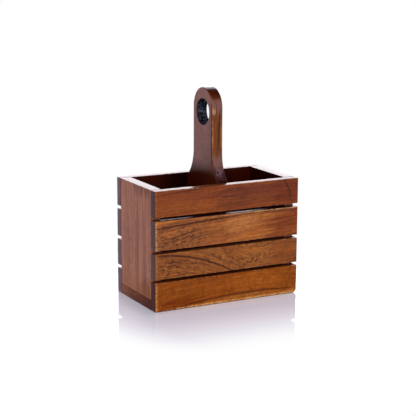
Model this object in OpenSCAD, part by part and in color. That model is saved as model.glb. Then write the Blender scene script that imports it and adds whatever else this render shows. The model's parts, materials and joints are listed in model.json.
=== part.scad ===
// Slatted wooden caddy: two open compartments either side of a middle board that rises
// through the box as a carrying handle with a round finger hole. Millimetres, +Z up.
// The origin is the middle of the underside. X runs along the slats, and -Y is the front.

/* [Box] */
// Length of the box along its slats
box_length = 172; // [140:1:240]
// Depth of the box over both rows of slats
box_depth = 94; // [84:1:140]
// Height of the box from its underside to its rim
box_height = 128; // [122:1:146]

/* [Boards] */
// Thickness of the slats
slat_thick = 10; // [7:0.5:12]
// Thickness of the two end panels
end_thick = 12; // [9:0.5:16]
// Thickness of the bottom board
bottom_thick = 11; // [8:0.5:14]
// Radius of the softened edges of slats, panels and bottom board
edge_radius = 0.6; // [0.4:0.1:1.6]
// Slack left for glue where one board meets another
glue_gap = 0.1; // [0.05:0.05:0.3]

/* [Slats] */
// Open gap between one slat and the next
slat_gap = 3.3; // [2:0.1:5]
// Width of the front slat at the rim
front_width_1 = 28; // [24:0.1:32]
// Width of the second front slat from the rim
front_width_2 = 31.7; // [24:0.1:34]
// Width of the third front slat from the rim
front_width_3 = 27.3; // [24:0.1:32]
// Width of the back slat at the rim
back_width_1 = 31.2; // [24:0.1:34]
// Width of the second back slat from the rim
back_width_2 = 30.2; // [24:0.1:32]
// Width of the third back slat from the rim
back_width_3 = 29.2; // [24:0.1:32]

/* [Handle] */
// Thickness of the middle board and its handle
handle_thick = 12.7; // [10:0.1:16]
// Width of the handle
handle_width = 43.5; // [40:0.5:50]
// Height of the handle's rounded top above the rim
handle_rise = 98; // [80:0.1:130]
// Radius of the hollow curve from the handle down to the rim
shoulder_radius = 42; // [34:0.5:52]
// Depth of the shoulder's lower tip below the rim
shoulder_drop = 3; // [0:0.5:8]
// Radius of the rounded edges of the handle
handle_edge_radius = 1.3; // [1:0.1:3]
// Radius of the finger hole
finger_hole_radius = 14.1; // [12:0.1:16]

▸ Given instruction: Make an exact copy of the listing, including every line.

▸ Final result:
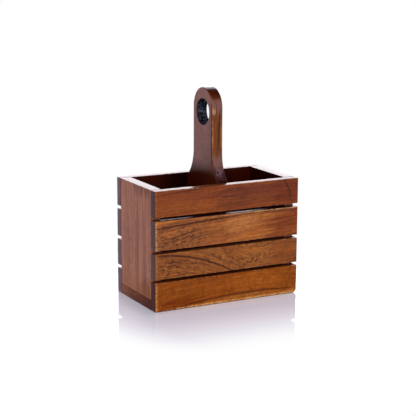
Model this object in OpenSCAD, part by part and in color. That model is saved as model.glb. Then write the Blender scene script that imports it and adds whatever else this render shows. The model's parts, materials and joints are listed in model.json.
=== part.scad ===
// Slatted wooden caddy: two open compartments either side of a middle board that rises
// through the box as a carrying handle with a round finger hole. Millimetres, +Z up.
// The origin is the middle of the underside. X runs along the slats, and -Y is the front.

/* [Box] */
// Length of the box along its slats
box_length = 172; // [140:1:240]
// Depth of the box over both rows of slats
box_depth = 94; // [84:1:140]
// Height of the box from its underside to its rim
box_height = 128; // [122:1:146]

/* [Boards] */
// Thickness of the slats
slat_thick = 10; // [7:0.5:12]
// Thickness of the two end panels
end_thick = 12; // [9:0.5:16]
// Thickness of the bottom board
bottom_thick = 11; // [8:0.5:14]
// Radius of the softened edges of slats, panels and bottom board
edge_radius = 0.6; // [0.4:0.1:1.6]
// Slack left for glue where one board meets another
glue_gap = 0.1; // [0.05:0.05:0.3]

/* [Slats] */
// Open gap between one slat and the next
slat_gap = 3.3; // [2:0.1:5]
// Width of the front slat at the rim
front_width_1 = 28; // [24:0.1:32]
// Width of the second front slat from the rim
front_width_2 = 31.7; // [24:0.1:34]
// Width of the third front slat from the rim
front_width_3 = 27.3; // [24:0.1:32]
// Width of the back slat at the rim
back_width_1 = 31.2; // [24:0.1:34]
// Width of the second back slat from the rim
back_width_2 = 30.2; // [24:0.1:32]
// Width of the third back slat from the rim
back_width_3 = 29.2; // [24:0.1:32]

/* [Handle] */
// Thickness of the middle board and its handle
handle_thick = 12.7; // [10:0.1:16]
// Width of the handle
handle_width = 43.5; // [40:0.5:50]
// Height of the handle's rounded top above the rim
handle_rise = 98; // [80:0.1:130]
// Radius of the hollow curve from the handle down to the rim
shoulder_radius = 42; // [34:0.5:52]
// Depth of the shoulder's lower tip below the rim
shoulder_drop = 3; // [0:0.5:8]
// Radius of the rounded edges of the handle
handle_edge_radius = 1.3; // [1:0.1:3]
// Radius of the finger hole
finger_hole_radius = 14.1; // [12:0.1:16]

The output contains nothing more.